The production, directed by Malika Oyetimein, is a successful study in mirrors: a black family and a white family with the same names (James T., Barbara, Adlean, et al.) struggling with the same problems, drinking the same kind of beer and whiskey, wearing the same clothes (including a pink “Juicy Couture” sweatshirt) and speaking in similar accents. (As a kid who spent part of his youth in the American South among self-professed racists and later moved to the South Side of Chicago, I was regularly stunned by how people who might glare at each other if they met in a public park had so much in common — food, clothes, church affiliations, accents. “Barbecue” shoots right at the heart of that American conundrum.)

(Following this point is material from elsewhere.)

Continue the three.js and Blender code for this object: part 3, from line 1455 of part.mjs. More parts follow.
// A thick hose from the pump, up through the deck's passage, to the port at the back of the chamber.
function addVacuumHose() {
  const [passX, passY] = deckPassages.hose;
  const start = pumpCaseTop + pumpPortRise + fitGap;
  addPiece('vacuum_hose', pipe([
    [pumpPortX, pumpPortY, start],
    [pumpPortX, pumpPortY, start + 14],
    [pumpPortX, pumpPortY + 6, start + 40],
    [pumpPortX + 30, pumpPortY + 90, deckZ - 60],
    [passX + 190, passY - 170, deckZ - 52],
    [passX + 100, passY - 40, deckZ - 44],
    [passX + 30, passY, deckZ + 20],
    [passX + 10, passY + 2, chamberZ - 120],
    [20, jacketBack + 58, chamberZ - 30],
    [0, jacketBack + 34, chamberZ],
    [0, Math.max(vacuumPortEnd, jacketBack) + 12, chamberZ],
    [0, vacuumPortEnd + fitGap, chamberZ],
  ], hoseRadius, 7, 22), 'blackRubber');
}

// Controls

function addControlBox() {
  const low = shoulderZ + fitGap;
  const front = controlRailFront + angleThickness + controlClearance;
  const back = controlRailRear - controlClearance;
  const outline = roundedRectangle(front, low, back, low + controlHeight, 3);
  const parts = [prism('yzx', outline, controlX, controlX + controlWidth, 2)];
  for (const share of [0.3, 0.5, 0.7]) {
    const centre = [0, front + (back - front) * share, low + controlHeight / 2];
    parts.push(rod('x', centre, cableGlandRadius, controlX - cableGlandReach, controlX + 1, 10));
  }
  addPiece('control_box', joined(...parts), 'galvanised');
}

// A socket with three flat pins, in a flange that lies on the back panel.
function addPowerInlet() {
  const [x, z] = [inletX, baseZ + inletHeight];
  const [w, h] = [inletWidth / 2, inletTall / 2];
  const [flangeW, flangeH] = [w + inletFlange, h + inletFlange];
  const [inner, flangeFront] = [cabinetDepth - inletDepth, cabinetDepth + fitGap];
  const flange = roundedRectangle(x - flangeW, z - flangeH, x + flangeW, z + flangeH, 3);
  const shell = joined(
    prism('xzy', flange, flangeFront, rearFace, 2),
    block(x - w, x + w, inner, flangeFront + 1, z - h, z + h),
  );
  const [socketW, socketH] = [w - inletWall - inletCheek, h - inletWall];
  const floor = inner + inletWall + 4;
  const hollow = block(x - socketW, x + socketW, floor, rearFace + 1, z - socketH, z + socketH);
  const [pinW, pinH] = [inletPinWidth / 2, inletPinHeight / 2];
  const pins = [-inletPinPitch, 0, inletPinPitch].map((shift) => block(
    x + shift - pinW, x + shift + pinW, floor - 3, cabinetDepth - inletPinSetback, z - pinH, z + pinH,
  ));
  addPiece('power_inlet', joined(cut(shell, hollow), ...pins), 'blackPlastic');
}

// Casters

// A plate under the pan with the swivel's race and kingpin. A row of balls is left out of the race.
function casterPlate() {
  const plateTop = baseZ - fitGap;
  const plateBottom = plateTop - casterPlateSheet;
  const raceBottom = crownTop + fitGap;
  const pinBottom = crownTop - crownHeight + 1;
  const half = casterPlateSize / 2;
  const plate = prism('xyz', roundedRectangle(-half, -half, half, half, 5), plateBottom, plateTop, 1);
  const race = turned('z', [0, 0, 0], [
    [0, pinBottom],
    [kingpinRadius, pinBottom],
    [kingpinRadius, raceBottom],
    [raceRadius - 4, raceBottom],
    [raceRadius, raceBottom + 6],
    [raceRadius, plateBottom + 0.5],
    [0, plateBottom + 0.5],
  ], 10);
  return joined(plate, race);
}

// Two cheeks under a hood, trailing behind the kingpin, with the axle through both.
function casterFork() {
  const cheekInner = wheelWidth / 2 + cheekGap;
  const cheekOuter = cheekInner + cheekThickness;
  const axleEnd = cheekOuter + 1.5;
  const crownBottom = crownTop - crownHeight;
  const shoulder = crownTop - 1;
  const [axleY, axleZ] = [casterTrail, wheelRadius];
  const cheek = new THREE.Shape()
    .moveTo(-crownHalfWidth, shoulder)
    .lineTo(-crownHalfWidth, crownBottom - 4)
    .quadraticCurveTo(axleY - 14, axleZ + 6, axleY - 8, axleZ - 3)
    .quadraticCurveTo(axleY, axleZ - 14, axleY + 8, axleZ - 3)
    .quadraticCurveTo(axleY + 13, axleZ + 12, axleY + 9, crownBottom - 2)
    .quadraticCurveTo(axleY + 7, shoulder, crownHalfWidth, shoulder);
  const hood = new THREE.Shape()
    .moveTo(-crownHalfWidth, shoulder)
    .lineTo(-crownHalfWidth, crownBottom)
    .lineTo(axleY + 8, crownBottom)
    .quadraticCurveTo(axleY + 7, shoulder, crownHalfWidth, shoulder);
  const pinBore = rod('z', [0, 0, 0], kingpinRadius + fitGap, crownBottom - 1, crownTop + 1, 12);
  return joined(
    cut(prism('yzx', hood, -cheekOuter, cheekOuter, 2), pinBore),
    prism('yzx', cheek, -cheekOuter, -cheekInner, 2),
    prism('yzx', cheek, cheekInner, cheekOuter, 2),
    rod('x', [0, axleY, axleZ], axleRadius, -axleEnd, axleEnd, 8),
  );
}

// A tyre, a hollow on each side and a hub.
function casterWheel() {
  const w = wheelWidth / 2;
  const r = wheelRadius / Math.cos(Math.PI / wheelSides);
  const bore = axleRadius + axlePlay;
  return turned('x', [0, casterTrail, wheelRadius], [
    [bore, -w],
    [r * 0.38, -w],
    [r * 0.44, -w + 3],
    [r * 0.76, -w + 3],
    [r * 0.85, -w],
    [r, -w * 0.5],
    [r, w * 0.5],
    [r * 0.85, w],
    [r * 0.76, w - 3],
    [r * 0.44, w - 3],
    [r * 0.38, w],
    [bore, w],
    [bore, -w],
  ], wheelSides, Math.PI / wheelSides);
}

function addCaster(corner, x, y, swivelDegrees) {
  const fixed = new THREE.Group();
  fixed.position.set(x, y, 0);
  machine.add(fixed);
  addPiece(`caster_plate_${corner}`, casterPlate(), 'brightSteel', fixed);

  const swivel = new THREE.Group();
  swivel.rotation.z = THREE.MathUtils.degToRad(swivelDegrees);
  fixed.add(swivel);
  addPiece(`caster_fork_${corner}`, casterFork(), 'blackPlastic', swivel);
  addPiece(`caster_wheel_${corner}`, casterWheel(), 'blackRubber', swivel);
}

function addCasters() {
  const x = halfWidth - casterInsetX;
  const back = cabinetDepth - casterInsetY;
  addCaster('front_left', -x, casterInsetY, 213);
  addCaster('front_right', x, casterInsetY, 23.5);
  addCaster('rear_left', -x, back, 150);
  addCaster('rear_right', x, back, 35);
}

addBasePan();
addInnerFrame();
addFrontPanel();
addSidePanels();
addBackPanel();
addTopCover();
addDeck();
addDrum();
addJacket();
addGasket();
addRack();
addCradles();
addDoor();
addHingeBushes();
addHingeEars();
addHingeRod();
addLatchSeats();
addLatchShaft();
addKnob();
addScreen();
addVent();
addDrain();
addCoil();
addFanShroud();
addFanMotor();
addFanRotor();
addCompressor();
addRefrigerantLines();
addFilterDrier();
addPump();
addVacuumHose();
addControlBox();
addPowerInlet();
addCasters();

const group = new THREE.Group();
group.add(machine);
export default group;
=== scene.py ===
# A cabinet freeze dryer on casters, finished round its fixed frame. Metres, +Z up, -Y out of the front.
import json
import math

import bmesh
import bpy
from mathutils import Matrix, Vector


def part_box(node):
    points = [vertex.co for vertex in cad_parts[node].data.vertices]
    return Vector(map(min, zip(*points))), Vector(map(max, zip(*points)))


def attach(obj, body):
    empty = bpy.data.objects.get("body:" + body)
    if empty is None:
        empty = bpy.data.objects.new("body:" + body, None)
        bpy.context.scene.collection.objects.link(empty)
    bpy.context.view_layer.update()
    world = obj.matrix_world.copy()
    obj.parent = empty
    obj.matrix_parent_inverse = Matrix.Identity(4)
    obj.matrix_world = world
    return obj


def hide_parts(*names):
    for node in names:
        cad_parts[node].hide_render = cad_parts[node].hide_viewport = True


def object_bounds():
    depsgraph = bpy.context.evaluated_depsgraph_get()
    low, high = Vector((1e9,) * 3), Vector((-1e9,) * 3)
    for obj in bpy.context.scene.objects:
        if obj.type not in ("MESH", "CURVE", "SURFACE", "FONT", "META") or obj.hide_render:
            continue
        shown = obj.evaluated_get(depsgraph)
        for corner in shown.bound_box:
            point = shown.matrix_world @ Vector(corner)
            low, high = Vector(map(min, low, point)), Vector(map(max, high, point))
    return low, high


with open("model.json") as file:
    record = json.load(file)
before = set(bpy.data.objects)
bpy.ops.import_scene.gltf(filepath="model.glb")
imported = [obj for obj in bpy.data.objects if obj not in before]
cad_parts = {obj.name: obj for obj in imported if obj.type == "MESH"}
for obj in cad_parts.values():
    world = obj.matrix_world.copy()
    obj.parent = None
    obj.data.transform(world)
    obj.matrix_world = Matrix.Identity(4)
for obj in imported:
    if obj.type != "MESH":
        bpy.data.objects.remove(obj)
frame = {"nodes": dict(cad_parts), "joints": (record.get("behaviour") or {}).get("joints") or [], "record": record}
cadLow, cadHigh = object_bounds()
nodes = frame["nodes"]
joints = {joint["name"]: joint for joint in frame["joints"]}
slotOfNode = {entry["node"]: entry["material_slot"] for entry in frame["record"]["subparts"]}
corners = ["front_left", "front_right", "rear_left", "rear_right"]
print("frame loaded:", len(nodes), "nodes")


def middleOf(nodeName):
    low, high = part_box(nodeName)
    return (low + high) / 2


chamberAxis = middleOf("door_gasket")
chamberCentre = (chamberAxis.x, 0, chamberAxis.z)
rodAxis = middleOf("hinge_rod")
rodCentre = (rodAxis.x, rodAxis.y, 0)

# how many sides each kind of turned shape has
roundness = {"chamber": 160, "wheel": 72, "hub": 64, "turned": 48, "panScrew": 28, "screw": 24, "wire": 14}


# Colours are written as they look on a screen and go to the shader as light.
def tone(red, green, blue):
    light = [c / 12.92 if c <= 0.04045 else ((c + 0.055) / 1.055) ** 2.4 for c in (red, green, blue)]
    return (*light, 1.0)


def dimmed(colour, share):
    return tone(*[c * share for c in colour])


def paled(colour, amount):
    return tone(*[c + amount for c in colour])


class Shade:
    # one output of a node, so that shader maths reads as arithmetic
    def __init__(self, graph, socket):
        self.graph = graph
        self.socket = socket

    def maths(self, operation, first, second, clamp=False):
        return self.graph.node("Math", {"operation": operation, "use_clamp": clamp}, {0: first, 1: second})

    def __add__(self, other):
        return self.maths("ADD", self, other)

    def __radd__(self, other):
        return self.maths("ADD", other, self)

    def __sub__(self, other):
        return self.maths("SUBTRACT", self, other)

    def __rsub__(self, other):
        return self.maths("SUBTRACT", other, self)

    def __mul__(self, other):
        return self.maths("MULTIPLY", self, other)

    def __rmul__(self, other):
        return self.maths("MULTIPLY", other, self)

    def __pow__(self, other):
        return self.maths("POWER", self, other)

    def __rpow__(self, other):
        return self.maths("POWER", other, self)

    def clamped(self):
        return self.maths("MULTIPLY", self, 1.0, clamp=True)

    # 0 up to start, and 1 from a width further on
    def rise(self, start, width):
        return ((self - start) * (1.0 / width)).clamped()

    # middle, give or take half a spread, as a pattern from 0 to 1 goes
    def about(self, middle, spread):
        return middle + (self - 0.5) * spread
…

“Y’all want to set back and pretend we’re a normal gatdamn family!” the white version of James T. (played by Charles Leggett, with marvelous frustration at the whole intervention plan) shouts. “We ain’t no normal gatdamn family … but all of a sudden y’all read a book or see a TV show and y’all wanna gather up and act like we a normal gatdamn family!”

In another scene, the black version of Marie (Angel Brice) spits out that her sister “might be better off in a rehab that wasn’t 3,000 some-odd miles away from her gatdamn family” with the same exasperated vigor and venom.

In a testament to O’Hara’s success with writing ambivalence into the script, the audience at Intiman’s opening-night performance of “Barbecue” laughed and applauded during the early scenes — but as they realized the play itself was playing with the audience’s stereotypes, the laughs and applause dropped off.

“For me,” O’Hara said, “a play is like a bus. You get on the bus and you don’t tell the driver: ‘Can you drop me off at my house, can you go faster, can you make a quick turn around that car?’ No. You get on the bus and you get what you get.”

Many theaters, he said, won’t touch his work, but he’s happy Intiman has been game with “Bootycandy” and “Barbecue.”

As for the audience members he makes uncomfortable?

“I like to go into the darkness,” he said. “I’m not going to be limited by the extent of your imagination.”